--- Instructions for the task ---
Extract each line bearing the word "copy".

--- Source excerpt ---
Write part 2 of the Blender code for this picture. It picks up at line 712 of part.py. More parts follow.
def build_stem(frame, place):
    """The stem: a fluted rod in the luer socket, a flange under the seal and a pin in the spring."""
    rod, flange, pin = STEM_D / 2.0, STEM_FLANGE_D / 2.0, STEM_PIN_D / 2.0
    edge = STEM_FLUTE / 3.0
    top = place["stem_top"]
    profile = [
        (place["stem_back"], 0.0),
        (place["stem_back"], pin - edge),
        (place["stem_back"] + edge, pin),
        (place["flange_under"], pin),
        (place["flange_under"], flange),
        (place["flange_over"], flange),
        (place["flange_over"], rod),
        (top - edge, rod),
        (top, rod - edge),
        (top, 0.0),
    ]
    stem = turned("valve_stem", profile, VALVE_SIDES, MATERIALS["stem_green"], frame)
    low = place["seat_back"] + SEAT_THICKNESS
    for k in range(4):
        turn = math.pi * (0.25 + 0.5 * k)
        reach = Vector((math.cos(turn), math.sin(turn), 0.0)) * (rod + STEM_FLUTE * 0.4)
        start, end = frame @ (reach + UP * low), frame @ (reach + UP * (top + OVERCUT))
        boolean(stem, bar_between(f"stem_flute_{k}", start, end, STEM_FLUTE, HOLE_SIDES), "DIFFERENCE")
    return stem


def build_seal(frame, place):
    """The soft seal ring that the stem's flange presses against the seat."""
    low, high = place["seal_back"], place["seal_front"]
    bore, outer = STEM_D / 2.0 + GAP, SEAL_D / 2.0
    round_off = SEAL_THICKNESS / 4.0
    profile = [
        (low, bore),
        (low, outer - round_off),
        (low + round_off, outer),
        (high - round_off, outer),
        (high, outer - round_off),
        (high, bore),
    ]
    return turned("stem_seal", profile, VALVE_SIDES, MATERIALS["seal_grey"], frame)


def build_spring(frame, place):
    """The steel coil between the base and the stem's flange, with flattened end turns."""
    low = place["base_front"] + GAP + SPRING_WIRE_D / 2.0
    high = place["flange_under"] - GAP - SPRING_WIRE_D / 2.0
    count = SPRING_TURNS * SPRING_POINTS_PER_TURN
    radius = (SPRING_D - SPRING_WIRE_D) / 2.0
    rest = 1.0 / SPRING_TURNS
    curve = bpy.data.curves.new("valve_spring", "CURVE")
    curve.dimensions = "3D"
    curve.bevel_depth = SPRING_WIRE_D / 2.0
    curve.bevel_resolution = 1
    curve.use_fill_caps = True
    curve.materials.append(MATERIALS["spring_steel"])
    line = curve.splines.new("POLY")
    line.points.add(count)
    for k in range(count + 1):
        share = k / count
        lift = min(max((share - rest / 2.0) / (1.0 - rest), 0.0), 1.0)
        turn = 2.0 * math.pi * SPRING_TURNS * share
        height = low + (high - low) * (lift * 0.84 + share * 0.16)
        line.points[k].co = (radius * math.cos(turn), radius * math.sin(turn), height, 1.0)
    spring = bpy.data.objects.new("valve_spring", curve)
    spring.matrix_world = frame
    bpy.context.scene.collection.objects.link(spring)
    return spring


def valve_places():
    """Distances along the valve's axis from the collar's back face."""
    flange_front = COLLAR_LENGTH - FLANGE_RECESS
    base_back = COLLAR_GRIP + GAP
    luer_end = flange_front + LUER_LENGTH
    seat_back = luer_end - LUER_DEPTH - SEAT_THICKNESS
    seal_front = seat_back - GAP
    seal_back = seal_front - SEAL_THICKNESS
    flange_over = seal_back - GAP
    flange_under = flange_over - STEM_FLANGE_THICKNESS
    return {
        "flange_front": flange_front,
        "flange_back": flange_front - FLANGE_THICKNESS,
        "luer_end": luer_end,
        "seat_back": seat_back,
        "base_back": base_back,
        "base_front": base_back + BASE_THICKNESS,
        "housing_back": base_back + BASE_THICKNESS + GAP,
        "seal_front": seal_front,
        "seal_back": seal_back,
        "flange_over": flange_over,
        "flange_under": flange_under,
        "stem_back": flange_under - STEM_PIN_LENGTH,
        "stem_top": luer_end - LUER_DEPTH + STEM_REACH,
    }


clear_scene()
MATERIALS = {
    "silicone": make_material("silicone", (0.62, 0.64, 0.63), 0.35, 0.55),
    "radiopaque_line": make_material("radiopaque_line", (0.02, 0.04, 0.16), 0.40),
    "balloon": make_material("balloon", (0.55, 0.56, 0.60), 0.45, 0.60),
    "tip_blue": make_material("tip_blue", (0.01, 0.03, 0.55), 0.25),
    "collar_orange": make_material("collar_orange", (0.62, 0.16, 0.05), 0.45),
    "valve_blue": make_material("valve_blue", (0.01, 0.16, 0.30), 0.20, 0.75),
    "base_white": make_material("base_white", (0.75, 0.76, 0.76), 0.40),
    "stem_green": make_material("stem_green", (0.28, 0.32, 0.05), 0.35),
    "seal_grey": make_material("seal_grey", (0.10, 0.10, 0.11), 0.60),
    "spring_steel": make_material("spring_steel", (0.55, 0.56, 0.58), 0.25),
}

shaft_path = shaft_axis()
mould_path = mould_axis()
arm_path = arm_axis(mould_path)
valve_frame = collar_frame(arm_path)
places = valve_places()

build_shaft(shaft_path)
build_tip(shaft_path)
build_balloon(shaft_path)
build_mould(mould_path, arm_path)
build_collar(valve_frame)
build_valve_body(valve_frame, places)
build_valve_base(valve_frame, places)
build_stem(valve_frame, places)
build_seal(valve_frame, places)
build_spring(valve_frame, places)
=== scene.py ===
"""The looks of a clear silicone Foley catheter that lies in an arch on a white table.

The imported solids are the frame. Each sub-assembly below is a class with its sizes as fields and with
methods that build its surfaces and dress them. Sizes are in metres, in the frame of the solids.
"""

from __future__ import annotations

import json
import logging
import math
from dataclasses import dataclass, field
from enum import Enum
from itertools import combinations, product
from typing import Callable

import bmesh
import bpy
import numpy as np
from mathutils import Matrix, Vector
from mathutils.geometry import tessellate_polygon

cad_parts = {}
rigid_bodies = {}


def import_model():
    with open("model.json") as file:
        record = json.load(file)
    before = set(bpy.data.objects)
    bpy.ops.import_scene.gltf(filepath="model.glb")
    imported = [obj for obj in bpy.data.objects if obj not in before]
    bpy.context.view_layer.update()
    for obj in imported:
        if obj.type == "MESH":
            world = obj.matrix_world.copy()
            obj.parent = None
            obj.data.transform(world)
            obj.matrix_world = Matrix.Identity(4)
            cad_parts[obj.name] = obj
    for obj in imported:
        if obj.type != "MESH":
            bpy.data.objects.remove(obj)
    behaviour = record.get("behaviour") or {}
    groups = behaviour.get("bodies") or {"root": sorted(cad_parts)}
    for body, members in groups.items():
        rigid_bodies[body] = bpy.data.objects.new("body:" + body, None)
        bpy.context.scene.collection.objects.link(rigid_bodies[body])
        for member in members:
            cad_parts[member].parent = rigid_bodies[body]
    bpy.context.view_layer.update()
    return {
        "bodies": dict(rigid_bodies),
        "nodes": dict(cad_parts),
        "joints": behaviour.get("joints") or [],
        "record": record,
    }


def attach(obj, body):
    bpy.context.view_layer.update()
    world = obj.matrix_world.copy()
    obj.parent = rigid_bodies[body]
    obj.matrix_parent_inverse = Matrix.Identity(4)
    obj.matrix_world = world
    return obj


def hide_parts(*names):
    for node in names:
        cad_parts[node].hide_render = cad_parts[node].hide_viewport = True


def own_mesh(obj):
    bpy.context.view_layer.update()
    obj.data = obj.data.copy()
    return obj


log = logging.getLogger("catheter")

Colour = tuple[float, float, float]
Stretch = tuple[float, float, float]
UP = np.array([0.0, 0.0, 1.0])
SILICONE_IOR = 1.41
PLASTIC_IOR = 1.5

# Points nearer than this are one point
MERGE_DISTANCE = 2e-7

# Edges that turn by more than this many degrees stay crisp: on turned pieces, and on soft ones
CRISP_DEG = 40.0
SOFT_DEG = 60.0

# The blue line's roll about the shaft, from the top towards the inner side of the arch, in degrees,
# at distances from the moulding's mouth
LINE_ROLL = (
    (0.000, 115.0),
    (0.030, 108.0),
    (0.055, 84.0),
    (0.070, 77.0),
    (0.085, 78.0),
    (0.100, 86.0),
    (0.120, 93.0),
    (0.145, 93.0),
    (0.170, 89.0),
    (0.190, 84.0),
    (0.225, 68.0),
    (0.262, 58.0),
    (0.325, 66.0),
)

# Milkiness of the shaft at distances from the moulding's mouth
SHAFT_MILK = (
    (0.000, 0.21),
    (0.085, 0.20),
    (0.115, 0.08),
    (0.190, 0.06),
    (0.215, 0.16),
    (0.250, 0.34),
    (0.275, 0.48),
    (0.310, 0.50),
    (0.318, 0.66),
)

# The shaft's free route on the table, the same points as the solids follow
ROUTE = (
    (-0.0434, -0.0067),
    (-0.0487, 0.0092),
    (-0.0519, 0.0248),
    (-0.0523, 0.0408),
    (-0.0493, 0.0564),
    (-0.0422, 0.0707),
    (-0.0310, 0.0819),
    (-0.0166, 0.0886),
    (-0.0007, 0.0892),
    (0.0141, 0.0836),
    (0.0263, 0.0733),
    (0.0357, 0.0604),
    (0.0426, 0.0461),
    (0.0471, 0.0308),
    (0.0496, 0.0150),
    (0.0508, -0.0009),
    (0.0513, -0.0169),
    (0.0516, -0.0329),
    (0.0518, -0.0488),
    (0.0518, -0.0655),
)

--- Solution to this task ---
            world = obj.matrix_world.copy()
    world = obj.matrix_world.copy()
    obj.data = obj.data.copy()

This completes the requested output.